Si se me pidiera una crestomatía de las joyas sombrías de los poemas en prosa de Pacheco, diría que ninguna me impresiona más que "La conspiración", breve obra maestra, donde un acto ajeno -el suicidio de una muchacha- llena de culpabilidad para siempre a un grupo de amigos y el cual tiene una secreta correspondencia con otro texto de La edad de las tinieblas ("Pacto"). Y luego, si me es dable seguir, propondría "Una tarde", melancólico relato sobre una muchacha a la que se vio una sola vez; "Intercambio", que versa sobre los poetas de la generación que murieron, se mataron o los mataron antes de los 40 años; "Museo del novelista", conmovedora historia de una visita al museo de un escritor lugareño y que contiene un final sorpresivo; "El corredor", metáfora henchida de ternura de las victorias provisionales de la vejez; "El arte de la guerra", que lleva en sí la moralidad terrible -igual que "El libro"- de los cuentos orientales, y claro, las terribles fábulas en las que el hombre es comparable a animales y a aves y en su degradación extrema a arácnidos e insectos (mosquitos, moscas, cucarachas, hormigas...) La multiplicación feraz de los Gregorio Samsas se da como en cultivo en las pequeñas y grandes ciudades, y acaban al final, como el personaje -el monstruoso insecto- kafkiano, triste y repugnantemente barridos.

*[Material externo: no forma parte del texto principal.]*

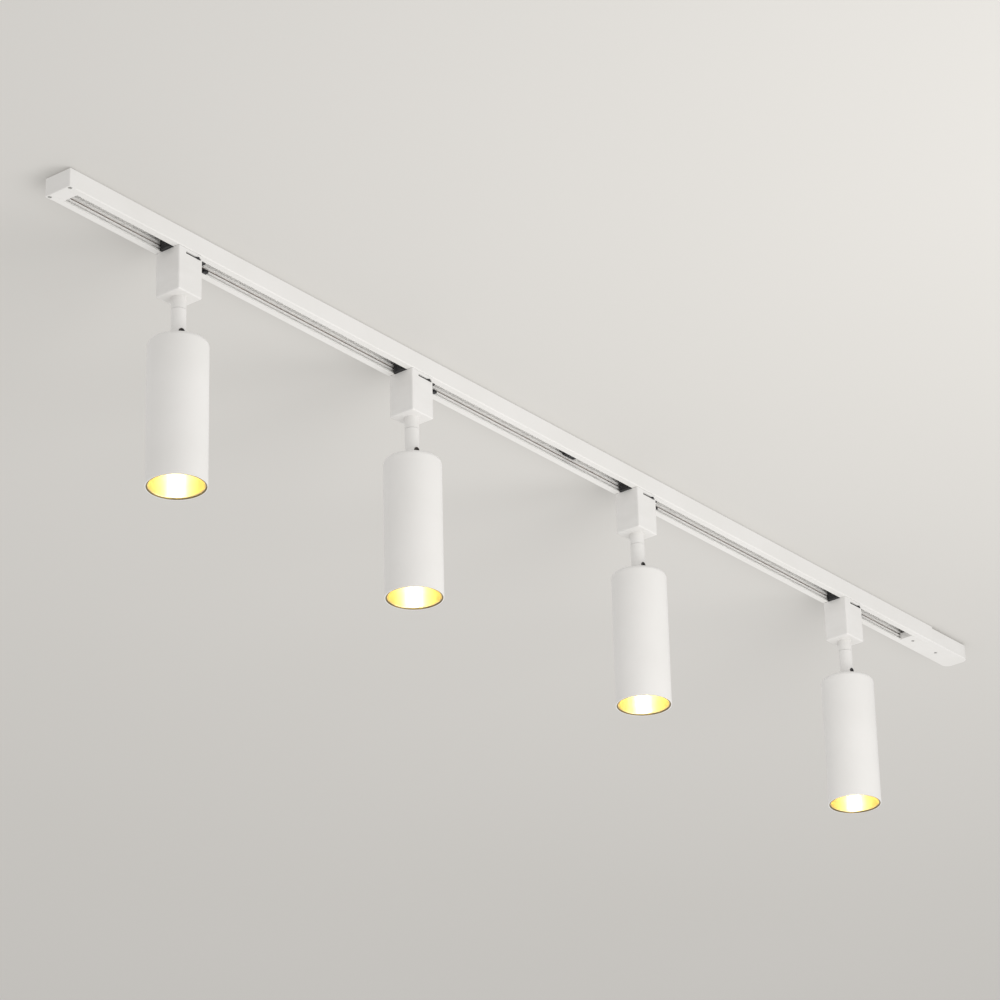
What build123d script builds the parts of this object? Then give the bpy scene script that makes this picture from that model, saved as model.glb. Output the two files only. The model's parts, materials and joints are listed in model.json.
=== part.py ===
from build123d import *
import os

# Ceiling lighting track with four tilting spot heads.
# Millimetres, +X along the track, +Z up to the ceiling.
# The origin is the middle of the ceiling face of the track.

# ---------------------------------------------------------------- driving sizes
overall_length = 1535.0
track_width = 32.5
track_height = 19.5
lamp_diameter = 60.0
lamp_length = 152.5
wall = 1.6

# head positions measured from the dead end, and how far each head is swivelled
head_places = {1: 167.5, 2: 516.0, 3: 896.5, 4: 1293.0}
head_turns = {1: -20.0, 2: -10.0, 3: -4.0, 4: 0.0}

# ---------------------------------------------------------------- track section
cap_length = 8.0
feed_length = 77.0
profile_start = cap_length
profile_end = overall_length - feed_length
half_width = track_width / 2
cavity_half = half_width - wall
slot_half = 8.3
lip = 1.5
lip_top = -track_height + lip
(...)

Se ha hablado muchas veces de que la literatura es un sueño ordenado, o para Borges, un sueño dirigido; a la inversa, algo en Pacheco, escéptico e íntimamente desencantado, lo atraía la gran mayoría de las veces a componer con palabras hechas música las más variadas pesadillas. La única fiel, la que nos acompaña siempre - "invisible, invencible"- es la Desdicha, pero aun así, pese a los triunfos numerosos de ella, como el boxeador de uno de sus poemas en prosa, Pacheco concluiría con algo que podría ser también una declaración o recomendación henchida de orgullo del hombre muchas veces vencido pero no doblado: "Nadie jamás me vio tendido en la lona".